3. Protection of individual and voting rights through County ordinances and the conduct of free and fair elections for the entire jurisdiction of Cook County (coordinated through the Cook County Clerk's Office).
4. Protection and preservation of the environment including natural lands and open spaces (primarily through the establishment of the Forest Preserves in 1914).
5. Establishment of the world's first juvenile court system in 1899.
6. Continuation of intergovernmental cooperation with all local governments.

== History ==
The original flag of Cook County was adopted in 1961 and was first flown on June 13 of that year. The flag was adopted at the urging of Dan Ryan Jr., then the president of the Cook County Board of Commissioners. The design of that flag was based on the preexisting seal of Cook County. The seal was based on a design by Frank Wenderski, a student at Mather High School. Clarence C. Higgins, a cartographer and designer with the county's highway department finalized the design, which consisted on a map of Cook County displaying township boundaries, a scroll bearing the words "January 1831", the date of Cook County's incorporation, and a ring with 39 stars representing the 38 townships of Cook County, plus the City of Chicago. The seal was adopted in 1960. The flag consisted of the seal of Cook County on a white background with the words "Cook County" added in red lettering. At the time the flag was adopted, it was believed to be the first county flag in the United States.
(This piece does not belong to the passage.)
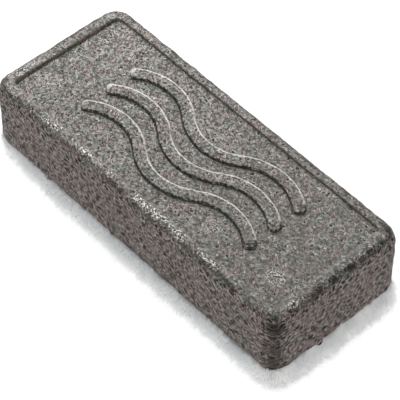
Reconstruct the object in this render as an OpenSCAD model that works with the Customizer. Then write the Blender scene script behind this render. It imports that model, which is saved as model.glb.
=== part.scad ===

Cook County commissioner Scott Britton, a member of the North American Vexillological Association, called for replacing the original flag in 2019 and proposed a competition among high school students to design the new flag. The county received 297 submissions, which were narrowed down to 23 semi-finalists. The semi-finalists were paired with professional design mentors to help them refine their submissions. In March 2022, six finalists were selected. The current flag, designed by student Andrew Duffy, was approved on June 14, 2022 (Flag Day), with final action on the resolution occurring on June 16, 2022.